We make the following assumptions:
- that and whether belong to the part of speech C (= complementizer).
- A complementizer combines with a following S to form another S.
- The C and the lower S are co-heads of the upper S.
- You need to add a new VP rule which allows a VP to consist of a V and an S. The S bears the GF COMP.
- Complementizers have no PRED value.
Exercise 9
1. Open Grammar Grammar 8
2. Implement the analysis for sentences (1)-(2) as described above.
3. Parse. Your output should look exactly like the output decribed in the document Exercise-9-expected-output.pdf on Olat.

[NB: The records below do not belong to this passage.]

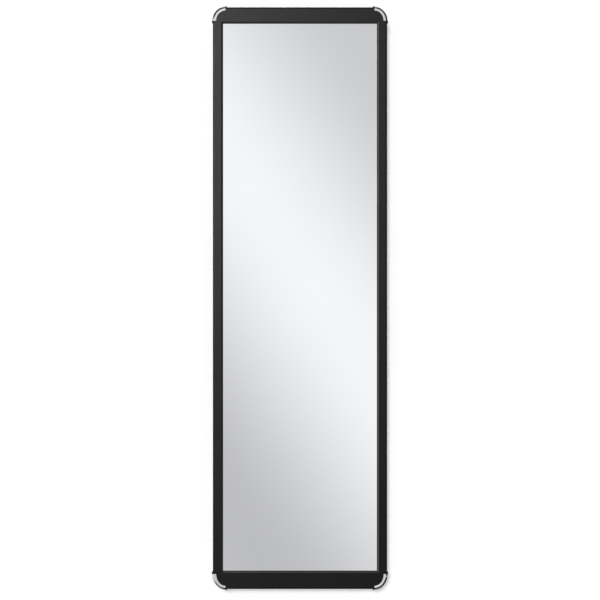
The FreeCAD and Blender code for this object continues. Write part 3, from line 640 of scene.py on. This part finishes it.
sun("key", towards=(0.12, 1.0, -0.25), strength=2.0, angle=12.0)
sun("back", towards=(-0.15, -1.0, -0.15), strength=1.9, angle=20.0)
keep_off(softbox("left_soft", where=(-1.18, -3.28, 0.91), aim=(0.0, 0.0, 0.1), size=0.9,
                 power=160.0), trims)

ambient = 0.28

# Levels of the window along the band's slant, as the direction's share that way.
band_stops = ((-0.60, 0.70), (-0.30, 0.42), (-0.15, 0.60), (-0.105, 0.55), (0.012, 0.995),
              (0.118, 0.645), (0.30, 0.42), (0.60, 0.70))
band_reach = 0.60
band_slope = 1.45

# The room round the window.  A pair is the span over which a level comes in or ends: of a
# direction's share towards the camera's side for window and front, of its share away from
# there for side, back and side lights, and of across times up for the diagonal.
window_edge = (0.66, 0.80)
front_start = (0.55, 0.67)
front_level = 0.58
dark_level = 0.02
side_start = (0.10, 0.36)
side_level = 0.45
diagonal_spread = (-0.38, -0.22)
back_start = (0.72, 0.90)
back_level = 0.55
side_lights_end = (-0.20, 0.05)

# What a mirror sees in place of that room.
mirrored_level = 0.60

# Pale patches at the sides: way across and up, span of closeness to it, level.
side_lights = (((-0.99, -0.14), (0.80, 0.92), 0.72), ((-0.69, -0.72), (0.85, 0.97), 0.26),
               ((0.0, 1.0), (0.93, 0.985), 0.17))


def slanting_band(tree, direction):
    """Brightness of the window before the glass: levels across one slanting band."""
    across = Vector((band_slope, 0.0, 1.0)).normalized()
    position = remap(tree, aimed(tree, direction, across), (-band_reach, band_reach), RISING)
    ramp = put(tree, "ShaderNodeValToRGB", {"Fac": position})
    ramp.color_ramp.interpolation = "EASE"
    marks = ramp.color_ramp.elements
    for index, (slant, level) in enumerate(band_stops):
        where = (slant + band_reach) / (2 * band_reach)
        mark = marks[index] if index < 2 else marks.new(where)
        mark.position = where
        mark.color = (level, level, level, 1.0)
    return ramp.outputs["Color"]


def room(tree, direction, depth, facing):
    """Brightness of the room round that window, which shapes the black frame and the trims."""
    flat = put(tree, "ShaderNodeVectorMath", {0: direction, 1: (1.0, 0.0, 1.0)},
               operation="MULTIPLY").outputs["Vector"]
    sideways = put(tree, "ShaderNodeVectorMath", {0: flat},
                   operation="NORMALIZE").outputs["Vector"]
    around = put(tree, "ShaderNodeSeparateXYZ", {"Vector": sideways}).outputs
    diagonal = remap(tree, maths(tree, "MULTIPLY", around["X"], around["Z"]), diagonal_spread,
                     RISING)
    level = maths(tree, "MULTIPLY", remap(tree, depth, side_start, (0.0, side_level)), diagonal)
    level = maths(tree, "MAXIMUM", level,
                  remap(tree, facing, front_start, (dark_level, front_level)))
    level = maths(tree, "MAXIMUM", level, remap(tree, depth, back_start, (0.0, back_level)))
    before = remap(tree, depth, side_lights_end, FALLING)
    for (across, up), spread, strength in side_lights:
        way = Vector((across, 0.0, up)).normalized()
        glow = remap(tree, aimed(tree, sideways, way), spread, (0.0, strength))
        level = maths(tree, "MAXIMUM", level, maths(tree, "MULTIPLY", before, glow))
    return level


def studio_world():
    """White to the camera, a plain soft surround to colour, a pale studio to shine."""
    world = bpy.data.worlds.new("studio")
    world.use_nodes = True
    world.cycles.sampling_method = "NONE"
    tree = world.node_tree
    tree.nodes.clear()
    direction = put(tree, "ShaderNodeTexCoord").outputs["Generated"]
    depth = put(tree, "ShaderNodeSeparateXYZ", {"Vector": direction}).outputs["Y"]
    facing = maths(tree, "MULTIPLY", depth, -1.0)
    rays = put(tree, "ShaderNodeLightPath").outputs
    studio = mixed(tree, rays["Is Singular Ray"], room(tree, direction, depth, facing),
                   mirrored_level)
    shine = mixed(tree, remap(tree, facing, window_edge, RISING), studio,
                  slanting_band(tree, direction))
    seen, soft, shiny = [
        put(tree, "ShaderNodeBackground", {"Color": WHITE, "Strength": strength}).outputs[0]
        for strength in (1.0, ambient, shine)]
    lighting = put(tree, "ShaderNodeMixShader",
                   {0: rays["Is Glossy Ray"], 1: soft, 2: shiny}).outputs[0]
    straight = maths(tree, "MAXIMUM", rays["Is Camera Ray"], rays["Is Transmission Ray"])
    everything = put(tree, "ShaderNodeMixShader", {0: straight, 1: lighting, 2: seen})
    put(tree, "ShaderNodeOutputWorld", {"Surface": everything.outputs[0]})
    bpy.context.scene.world = world


studio_world()


# ---------------------------------------------------------------- camera

lens_mm = 100.0
sensor_mm = 36.0
far_clip = 60.0
view_width = 1.2566
view_centre = (0.00004, -0.00390)


def photo_camera():
    """Straight-on view whose frame is view_width wide at the mirror frame's face."""
    lens = bpy.data.cameras.new("camera")
    lens.lens = lens_mm
    lens.sensor_width = sensor_mm
    lens.clip_end = far_clip
    camera = bpy.data.objects.new("camera", lens)
    distance = view_width * lens_mm / sensor_mm
    camera.location = (view_centre[0], face_y - distance, view_centre[1])
    camera.rotation_euler = (math.radians(90), 0.0, 0.0)
    bpy.context.scene.collection.objects.link(camera)
    bpy.context.scene.camera = camera


photo_camera()
bpy.context.scene.view_settings.view_transform = "Standard"
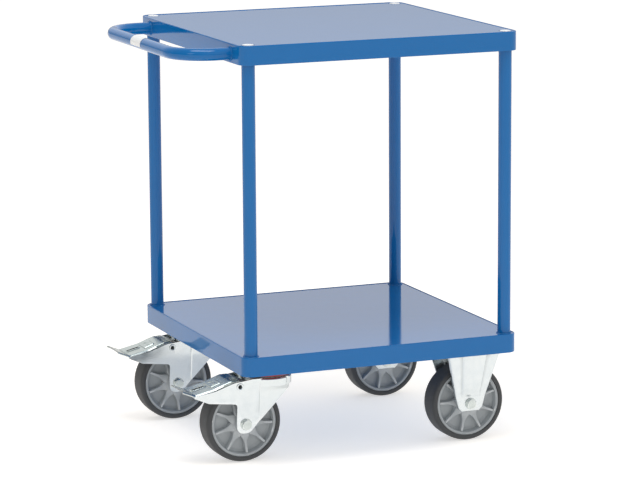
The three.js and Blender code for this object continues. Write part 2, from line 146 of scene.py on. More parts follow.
# %% Turned and swept shapes
def held(profile, gap=0.8):
    """Adds a point near both ends of each long side, so that its shading stays flat."""
    points = []
    for i, here in enumerate(profile):
        after = Vector(profile[(i + 1) % len(profile)])
        points.append(here)
        length = (after - Vector(here)).length
        if length > 6 * gap:
            points += [tuple(Vector(here).lerp(after, t)) for t in (gap / length, 1 - gap / length)]
    return points


def ring_faces(count, n):
    """Faces between closed rings of n points, with the last ring joined to the first."""
    return [
        (i * n + j, (i + 1) % count * n + j, (i + 1) % count * n + (j + 1) % n, i * n + (j + 1) % n)
        for i in range(count)
        for j in range(n)
    ]


def grid_faces(rows, n):
    """Faces between open rows of n points."""
    return [
        (i * n + j, i * n + j + 1, (i + 1) * n + j + 1, (i + 1) * n + j)
        for i in range(rows - 1)
        for j in range(n - 1)
    ]


def turned(profile, centre, axis="Z", steps=64):
    """A closed (radius, height) profile spun round an axis through centre."""
    profile = held(profile)
    points = []
    for i in range(steps):
        c, s = cos(2 * pi * i / steps), sin(2 * pi * i / steps)
        for r, h in profile:
            at = {"Z": (r * c, r * s, h), "Y": (r * c, h, r * s)}[axis]
            points.append(Vector(centre) + Vector(at))
    return points, ring_faces(steps, len(profile))


def round_square(side, radius, steps=12):
    """(position, outward direction) round a square with round corners."""
    stations = []
    for quarter in range(4):
        for k in range(steps + 1):
            a = (quarter + k / steps) * pi / 2
            out = Vector((cos(a), sin(a), 0))
            corner = Vector((cos((quarter + 0.5) * pi / 2), sin((quarter + 0.5) * pi / 2), 0))
            centre = corner * (side / 2 - radius) * 2**0.5
            stations.append((centre + out * radius, out))
    return stations


def swept_rim(profile, centre, side, radius):
    """An (inward, height) profile carried round a square."""
    profile = held(profile)
    path = round_square(side, radius)
    points = [
        Vector(centre) + at - out * inward + Vector((0, 0, height))
        for at, out in path
        for inward, height in profile
    ]
    return points, ring_faces(len(path), len(profile))


print("turned disc:", len(turned([(1, 0), (5, 0), (5, 2), (1, 2)], (0, 0, 0))[1]), "faces")


# %% Sheets and softened solids
def new_object(name, data):
    obj = bpy.data.objects.new(name, data)
    bpy.context.scene.collection.objects.link(obj)
    return obj


def raw_object(name, points, faces, edges=()):
    mesh = bpy.data.meshes.new(name)
    mesh.from_pydata([Vector(p) * MM for p in points], edges, faces)
    return new_object(name, mesh)


def applied(obj):
    """The object's evaluated mesh as points and faces; the object is removed."""
    bpy.context.view_layer.update()
    mesh = bpy.data.meshes.new_from_object(obj.evaluated_get(bpy.context.evaluated_depsgraph_get()))
    points = [v.co / MM for v in mesh.vertices]
    faces = [tuple(p.vertices) for p in mesh.polygons]
    bpy.data.objects.remove(obj)
    bpy.data.meshes.remove(mesh)
    return points, faces


def edge_bevel(obj, width, angle=40):
    bevel = obj.modifiers.new("soft edges", "BEVEL")
    bevel.width = width * MM
    bevel.segments = 2
    bevel.limit_method = "ANGLE"
    bevel.angle_limit = radians(angle)


def thick(points, faces, thickness, bevel=0.4):
    """Gives a surface its wall, half to each side, and breaks its edges."""
    obj = raw_object("sheet", points, faces)
    wall = obj.modifiers.new("wall", "SOLIDIFY")
    wall.thickness = thickness * MM
    wall.offset = 0
    wall.use_even_offset = True
    if bevel:
        edge_bevel(obj, bevel)
    return applied(obj)


TOO_CLOSE = 0.1


def flat(loops, cuts=()):
    """Fills an outline and its holes, cuts it along (axis, value) lines and removes slivers,
    which would spoil the wall's thickness."""
    bm = bmesh.new()
    for loop in loops:
        verts = [bm.verts.new((a, b, 0)) for a, b in loop]
        for i, v in enumerate(verts):
            bm.edges.new((verts[i - 1], v))
    bmesh.ops.triangle_fill(bm, edges=bm.edges[:], use_beauty=True)
    for axis, value in cuts:
        across = Vector((axis == "a", axis == "b", 0))
        bmesh.ops.bisect_plane(
            bm, geom=bm.verts[:] + bm.edges[:] + bm.faces[:], dist=TOO_CLOSE / 2,
            plane_co=across * value, plane_no=across,
        )
    bmesh.ops.remove_doubles(bm, verts=bm.verts, dist=TOO_CLOSE)
    bmesh.ops.dissolve_degenerate(bm, edges=bm.edges, dist=TOO_CLOSE)
    bm.verts.index_update()
    points = [tuple(v.co) for v in bm.verts]
    faces = [tuple(v.index for v in f.verts) for f in bm.faces]
    bm.free()
    return points, faces


def pressed(loops, place, thickness, cuts=(), bevel=0.4):
    """A flat blank put in place point by point, with its thickness."""
    points, faces = flat(loops, cuts)
    return thick([place(a, b) for a, b, _ in points], faces, thickness, bevel)


def softened(node, width):
    """A copy of a solid with its edges broken."""
    bm = bmesh.new()
    bm.from_mesh(frame["nodes"][node].data)
    bmesh.ops.remove_doubles(bm, verts=bm.verts, dist=0.01 * MM)
    bmesh.ops.dissolve_limit(bm, angle_limit=radians(1), verts=bm.verts, edges=bm.edges)
    mesh = bpy.data.meshes.new(node)
    bm.to_mesh(mesh)
    bm.free()
    obj = new_object("copy", mesh)
    edge_bevel(obj, width)
    return applied(obj)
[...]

Note that the complementizers in (1) and (2) cannot be exchanged:
(3) *Fred asked that Lilly disappeared
(4) *Fred thought whether Lilly disappeared
The reason is that there is an incompatibility of clause type information in (3) and (4): the verb thought requires a declarative clause as its COMP, but the word whether can only head interrogative clauses. In (4), we find the opposite incompatibility.
Exercise 10
1. Add the feature CLAUSE_TYPE to the lexical entries that need it so that (3)-(4) are not accepted by the grammar for the reasons stated above, but (1)-(2) stay grammatical.
2. Parse. Your output should look exactly like the output decribed in the document Exercise-9-expected-output.docx on Olat.